“This conference on immigration and detention and deportation has become a radical act. It’s sad, but it’s true,” migration scholar and keynote speaker Allison Mountz told an audience of close to 200 people on Wednesday, who stood along the back wall and spilled out the conference room’s double doors.
The radical act in question was the NYU Migration Network’s Detention and Deportation Conference, hosted in the Wagner Graduate School of Public Service. The conference consisted of four panels covering a range of topics relevant to immigration enforcement and was open to NYU students and the broader New York City community.
The conference, which has been in the works since last May, comes amidst a backdrop of rapidly increasing raids at the hands of ICE and nationwide protests against the agency’s weaponization of deportation without due process and the influx in anti-immigrant rhetoric from the federal government.
“We decided to look at detention and deportation because we saw them as the main thrust of ICE’s enforcement apparatus — at the time we couldn’t foresee just how salient and urgent this topic would become,” said Natasha Iskander, the director of the NYU Migration Network and conference organizer, in an interview with WSN.
In the first panel of the conference, “The Politics and Policy Under Trump 2,” speakers laid the foundation for understanding the stakes of today’s current political climate.
The director of Human Rights Watch’s U.S. program, Tanya Greene, spoke about the inhuman practices of detention facilities such as the Krome detention center or “Alligator Alcatraz” in Florida and their severe humanitarian violations. She described the Trump administration as a “rights-abusive regime” that utilizes ICE raids and mass detentions to grab public attention. Greene sees these unprecedented and unlawful detention practices as testing grounds by the Trump administration to see how far they can go in violating immigration statutes and the Constitution.

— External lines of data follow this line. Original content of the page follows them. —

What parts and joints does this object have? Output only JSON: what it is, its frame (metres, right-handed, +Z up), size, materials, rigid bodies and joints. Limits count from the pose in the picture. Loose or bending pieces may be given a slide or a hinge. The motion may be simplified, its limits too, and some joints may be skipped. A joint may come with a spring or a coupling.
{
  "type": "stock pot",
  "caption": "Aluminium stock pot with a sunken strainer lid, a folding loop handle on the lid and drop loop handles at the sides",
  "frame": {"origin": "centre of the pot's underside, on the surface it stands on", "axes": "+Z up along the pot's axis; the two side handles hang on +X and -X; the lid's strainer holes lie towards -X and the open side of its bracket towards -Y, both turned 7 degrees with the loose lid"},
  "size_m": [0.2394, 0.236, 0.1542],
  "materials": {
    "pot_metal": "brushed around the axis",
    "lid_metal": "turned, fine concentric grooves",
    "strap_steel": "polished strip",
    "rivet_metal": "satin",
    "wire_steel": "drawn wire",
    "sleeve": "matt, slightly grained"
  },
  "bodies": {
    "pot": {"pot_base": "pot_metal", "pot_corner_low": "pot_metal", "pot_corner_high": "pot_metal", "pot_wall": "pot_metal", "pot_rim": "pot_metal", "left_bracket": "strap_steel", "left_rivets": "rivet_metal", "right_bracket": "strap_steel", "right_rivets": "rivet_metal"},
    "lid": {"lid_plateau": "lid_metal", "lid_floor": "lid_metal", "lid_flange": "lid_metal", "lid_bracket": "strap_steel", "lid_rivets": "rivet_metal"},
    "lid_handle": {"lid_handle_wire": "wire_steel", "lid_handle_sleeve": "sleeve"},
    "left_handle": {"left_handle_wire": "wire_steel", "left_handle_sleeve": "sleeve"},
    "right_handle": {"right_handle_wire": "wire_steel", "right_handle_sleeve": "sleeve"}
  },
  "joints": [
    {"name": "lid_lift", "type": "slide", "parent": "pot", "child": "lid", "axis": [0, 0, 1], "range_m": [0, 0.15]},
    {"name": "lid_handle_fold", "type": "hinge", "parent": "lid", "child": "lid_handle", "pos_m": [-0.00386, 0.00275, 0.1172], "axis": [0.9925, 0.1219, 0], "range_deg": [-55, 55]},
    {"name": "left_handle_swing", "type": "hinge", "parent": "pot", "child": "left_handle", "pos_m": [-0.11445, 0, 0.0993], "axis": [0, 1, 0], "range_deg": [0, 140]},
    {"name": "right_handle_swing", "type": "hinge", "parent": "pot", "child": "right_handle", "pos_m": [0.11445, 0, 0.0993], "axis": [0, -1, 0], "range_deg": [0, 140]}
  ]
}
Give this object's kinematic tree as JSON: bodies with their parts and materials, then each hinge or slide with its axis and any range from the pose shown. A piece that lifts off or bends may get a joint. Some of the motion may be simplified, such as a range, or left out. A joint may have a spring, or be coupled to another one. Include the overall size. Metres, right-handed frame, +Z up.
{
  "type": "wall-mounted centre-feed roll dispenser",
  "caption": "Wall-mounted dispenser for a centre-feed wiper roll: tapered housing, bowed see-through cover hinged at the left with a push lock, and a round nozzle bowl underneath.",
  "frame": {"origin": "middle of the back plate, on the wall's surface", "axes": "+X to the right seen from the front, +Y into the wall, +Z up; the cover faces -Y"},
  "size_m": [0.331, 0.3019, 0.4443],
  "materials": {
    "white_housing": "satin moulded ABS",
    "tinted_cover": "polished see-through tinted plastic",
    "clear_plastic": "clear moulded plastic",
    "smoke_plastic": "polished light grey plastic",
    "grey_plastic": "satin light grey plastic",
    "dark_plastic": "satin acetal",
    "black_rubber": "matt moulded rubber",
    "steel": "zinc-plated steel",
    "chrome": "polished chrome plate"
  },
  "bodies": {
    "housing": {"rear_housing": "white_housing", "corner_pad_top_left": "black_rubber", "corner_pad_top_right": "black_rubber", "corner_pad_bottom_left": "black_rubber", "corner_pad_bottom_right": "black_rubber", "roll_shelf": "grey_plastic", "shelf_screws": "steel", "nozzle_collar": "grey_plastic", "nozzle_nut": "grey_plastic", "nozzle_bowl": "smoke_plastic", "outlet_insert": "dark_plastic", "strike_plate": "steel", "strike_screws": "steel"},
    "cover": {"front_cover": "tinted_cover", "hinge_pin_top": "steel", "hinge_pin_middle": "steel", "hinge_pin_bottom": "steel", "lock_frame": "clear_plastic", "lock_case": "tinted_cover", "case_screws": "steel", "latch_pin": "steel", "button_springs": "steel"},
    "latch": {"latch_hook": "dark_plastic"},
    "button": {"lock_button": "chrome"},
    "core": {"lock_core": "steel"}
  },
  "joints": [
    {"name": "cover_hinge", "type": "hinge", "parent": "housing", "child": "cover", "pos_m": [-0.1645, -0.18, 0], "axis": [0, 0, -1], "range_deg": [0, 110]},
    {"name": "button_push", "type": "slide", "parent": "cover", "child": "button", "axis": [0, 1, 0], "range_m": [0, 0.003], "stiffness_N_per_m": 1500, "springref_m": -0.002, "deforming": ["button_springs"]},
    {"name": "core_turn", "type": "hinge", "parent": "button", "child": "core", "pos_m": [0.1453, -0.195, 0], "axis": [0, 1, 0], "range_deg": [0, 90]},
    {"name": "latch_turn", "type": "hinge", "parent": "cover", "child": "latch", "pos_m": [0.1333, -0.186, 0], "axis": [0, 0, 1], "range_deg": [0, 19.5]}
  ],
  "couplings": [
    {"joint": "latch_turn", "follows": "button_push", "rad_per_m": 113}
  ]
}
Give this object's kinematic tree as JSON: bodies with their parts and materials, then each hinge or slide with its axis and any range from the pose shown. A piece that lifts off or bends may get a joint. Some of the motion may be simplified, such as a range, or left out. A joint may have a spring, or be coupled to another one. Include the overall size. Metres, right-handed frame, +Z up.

Adam Cox, an NYU Law professor who focuses on immigration, added onto the conversation of today’s changing politics and policies under the Trump administration and its detrimental effects to the immigrant community in the United States.
“The entire immigration agenda is just a small piece of a much larger project, and that project is about centralizing control in the person of the president and his senior advisors, and undermining democracy in all kinds of ways,” Cox said in an interview with WSN.
The panel, “Technologies of Detention and Deportation,” walked listeners through the ways ICE uses data and surveillance to track immigrants. William Turton, an investigative reporter from Propublica, shared how he discovered that ICE was accessing comprehensive, private tax data to track down migrants.
“There’s a push to connect to more databases to build a technology of deportation,” Turton said. “They’ve created a system that has a new data exchange to the Department of Homeland Security for the purposes of immigration enforcement,”
Matthew Guariglia, a historian and senior policy analyst for the Electronic Frontier Foundation, emphasized how ICE isn’t just tapping into government databases — it’s also tapping into local police scanners.
“ICE is buying millions of people’s geolocations and weaponizing all government data toward immigration,” Guariglia said.
Panelists also highlighted the tactics used by ICE to push immigrants and asylum speakers to self-deport. Along with the financial incentive of $1,000 for immigrants who choose to self-deport, Muzaffar Chishti, a senior Migration Policy Institute fellow and lawyer, expressed how unprecedented policy changes in immigration utilize fear and cruelty as a mechanism for encouraging these communities to self-deport.
Miriam Jordan, the national immigration correspondent for The New York Times, left audience members with a powerful question: “Are we still committed to this idea that our country is one of immigrants?”
In the event’s conclusion, the panel on “Activists in NYC,” featured three speakers who are committed to pro-immigrant advocacy. Nuala O’Doherty-Naranjo, a lawyer who founded the Jackson Heights Immigrant Center in Queens, expressed her concerns for newly arrived immigrants in New York.
“When meeting with new arrivals, I’d always tell them: You’re part of this community now,” O’Doherty-Naranjo said. “You are New York, and you are the future of New York. Celebrate being a New Yorker and don’t hide — boy, was I dumb.”
Instead of sending migrants to court dates, O’Doherty-Naranjo is waking up hours before her workday to represent clients, so they can avoid being present at immigration court due to the recent arrests at immigration courts throughout the country.
The conference concluded with a stressed importance of community. Iskander felt that the panel had met her main goal in being one of the first steps for building a community of people interested in thinking about migration.
“Immigrants will always be a part of our community, and throughout the day, we have created a community together,” Iskander said. “Analysis like what we did today, is a kind of advocacy, and I hope everyone is encouraged to carry that advocacy forward.”